REQUIREMENT → Quote, please, the line with "for name, shape", the line with "obj.matrix_parent_inverse = Matrix.Identity(4)", and every line between them, exactly and with nothing else.

MATERIAL →
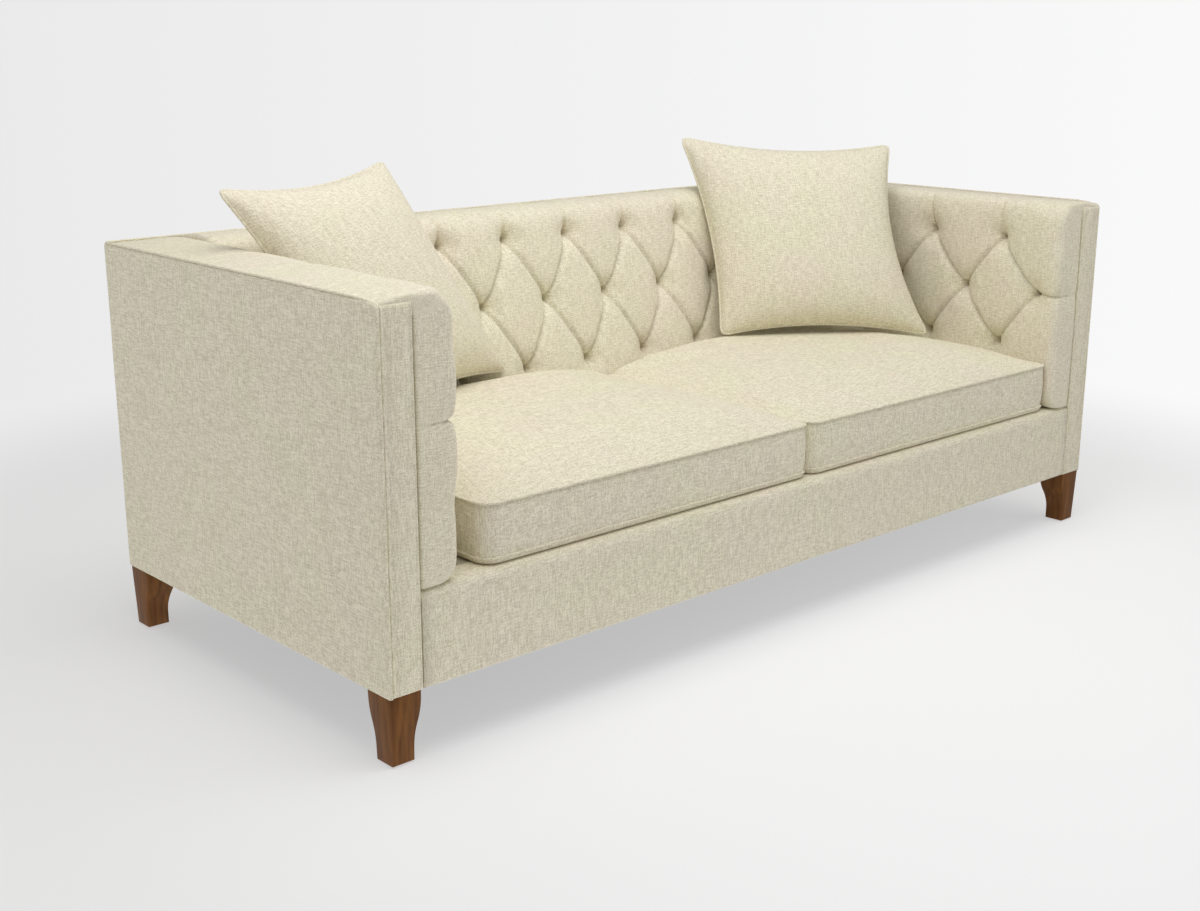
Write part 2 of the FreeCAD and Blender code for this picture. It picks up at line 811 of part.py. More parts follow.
def cushion_form(left, right, profile, steps):
    return soft_loft([cushion_outline(left, right, z, inset) for z, inset in profile], steps)


def piping_ring(left, right, z):
    path = walk(cushion_outline(left, right, z, piping_radius + seat_gap), corner_steps)
    return cord_round(path, Vector(0, 0, 1), piping_radius, True)


for side, left, right in (("left", -seat_half + seat_gap, -seat_gap),
                          ("right", seat_gap, seat_half - seat_gap)):
    form = cushion_form(left, right, cushion_profile, corner_steps)
    core = cushion_form(left, right, foam_profile, 2)
    node("seat_cushion_%s_cover" % side, form.cut(core).Solids[0])
    node("seat_cushion_%s_foam" % side, core)
    node("seat_cushion_%s_piping" % side, piping_ring(left, right, bottom_seam),
         piping_ring(left, right, top_seam))

# Scatter cushions: two panels sewn edge to edge round a filling, leaning in the corners


class Lean:
    """Where a scatter cushion lies: its middle, and its axes across, up and out.

    It turns about the vertical, leans back and rolls in its own plane, in degrees. Slump
    skews it sideways, as a soft cushion sags.
    """

    def __init__(self, middle, turn, lean, roll, slump):
        t, l, r = math.radians(turn), math.radians(lean), math.radians(roll)
        level = Vector(math.cos(t), math.sin(t), 0)
        behind = Vector(-math.sin(t), math.cos(t), 0)
        upright = behind * math.sin(l) + Vector(0, 0, math.cos(l))
        self.middle = Vector(*middle)
        self.across = level * math.cos(r) + upright * math.sin(r)
        self.up = upright * math.cos(r) - level * math.sin(r) + self.across * slump
        self.out = behind * -math.cos(l) + Vector(0, 0, math.sin(l))

    def point(self, across, up, out):
        return self.middle + self.across * across + self.up * up + self.out * out


def scatter_outline(lean, scale, out, draw_in):
    """Four arcs between the corners. draw_in pulls the middle of each side inwards."""
    w, h = scatter_width / 2 * scale, scatter_height / 2 * scale
    corners = [(-w, -h), (w, -h), (w, h), (-w, h)]
    middles = [(0, -h + draw_in), (w - draw_in, 0), (0, h - draw_in), (-w + draw_in, 0)]
    return [arc(lean.point(*corners[i], out), lean.point(*middles[i], out),
                lean.point(*corners[(i + 1) % 4], out)) for i in range(4)]


# Share of the full size, share of the puff, and how far the sides draw in
scatter_profile = ((0.30, 1.0, -26.0), (0.52, 0.92, -18.0), (0.70, 0.76, -9.0),
                   (0.84, 0.52, 3.0), (0.94, 0.26, 14.0))
filling_profile = ((0.30, 1.0, -26.0), (0.70, 0.76, -9.0))


def scatter_form(lean, profile, shrink, steps):
    rear, front = scatter_rear_puff - shrink, scatter_front_puff - shrink
    inner = 1 - 2 * shrink / scatter_width
    rows = [(scale, -height * rear, bow) for scale, height, bow in profile]
    rows.append((0.97 if shrink else 1.0, 0.0, scatter_draw_in))
    rows += [(scale, height * front, bow) for scale, height, bow in reversed(profile)]
    return soft_loft([scatter_outline(lean, scale * inner, out, bow) for scale, out, bow in rows],
                     steps)


def scatter_piping(lean):
    """Round the edge of the cushion, just clear of the two panels' seam."""
    reach = 1 + 2 * (piping_radius + 2 * seat_gap) / scatter_width
    path = walk(scatter_outline(lean, reach, 0.0, scatter_draw_in), scatter_steps)
    return cord_round(path, lean.out, piping_radius, True)


scatter_places = {
    "left": Lean((-seat_half + left_scatter_in, back_skin_at_platform + left_scatter_behind,
                  cushion_top + left_scatter_rise), 19.48, 23.61, 1.42, -0.30),
    "right": Lean((seat_half - right_scatter_in, back_skin_at_platform - right_scatter_ahead,
                   cushion_top + right_scatter_rise), -35.08, 25.0, -1.78, -0.15),
}
for side, lean in scatter_places.items():
    form = scatter_form(lean, scatter_profile, 0.0, scatter_steps)
    filling = scatter_form(lean, filling_profile, scatter_shell, 2)
    node("scatter_cushion_%s_cover" % side, form.cut(filling).Solids[0])
    node("scatter_cushion_%s_filling" % side, filling)
    node("scatter_cushion_%s_piping" % side, scatter_piping(lean))

os.makedirs("parts", exist_ok=True)
for name, shape in nodes.items():
    shape.exportStep("parts/%s.step" % name)
    sound = all(s.isValid() and s.Volume > 0 for s in shape.Solids)
    print("%-30s solids %2d  volume %10.0f  %s" % (name, len(shape.Solids), shape.Volume,
                                                   "sound" if sound else "NOT SOUND"))
print("nodes", len(nodes))
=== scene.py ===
import bpy
import bmesh
import json
import math
import numpy as np
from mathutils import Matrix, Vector


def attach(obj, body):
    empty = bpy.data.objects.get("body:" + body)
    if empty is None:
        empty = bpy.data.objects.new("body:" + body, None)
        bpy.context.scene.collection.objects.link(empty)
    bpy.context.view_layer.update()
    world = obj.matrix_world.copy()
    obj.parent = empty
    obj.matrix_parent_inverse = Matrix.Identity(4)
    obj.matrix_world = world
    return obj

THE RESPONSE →
for name, shape in nodes.items():
    shape.exportStep("parts/%s.step" % name)
    sound = all(s.isValid() and s.Volume > 0 for s in shape.Solids)
    print("%-30s solids %2d  volume %10.0f  %s" % (name, len(shape.Solids), shape.Volume,
                                                   "sound" if sound else "NOT SOUND"))
print("nodes", len(nodes))
=== scene.py ===
import bpy
import bmesh
import json
import math
import numpy as np
from mathutils import Matrix, Vector


def attach(obj, body):
    empty = bpy.data.objects.get("body:" + body)
    if empty is None:
        empty = bpy.data.objects.new("body:" + body, None)
        bpy.context.scene.collection.objects.link(empty)
    bpy.context.view_layer.update()
    world = obj.matrix_world.copy()
    obj.parent = empty
    obj.matrix_parent_inverse = Matrix.Identity(4)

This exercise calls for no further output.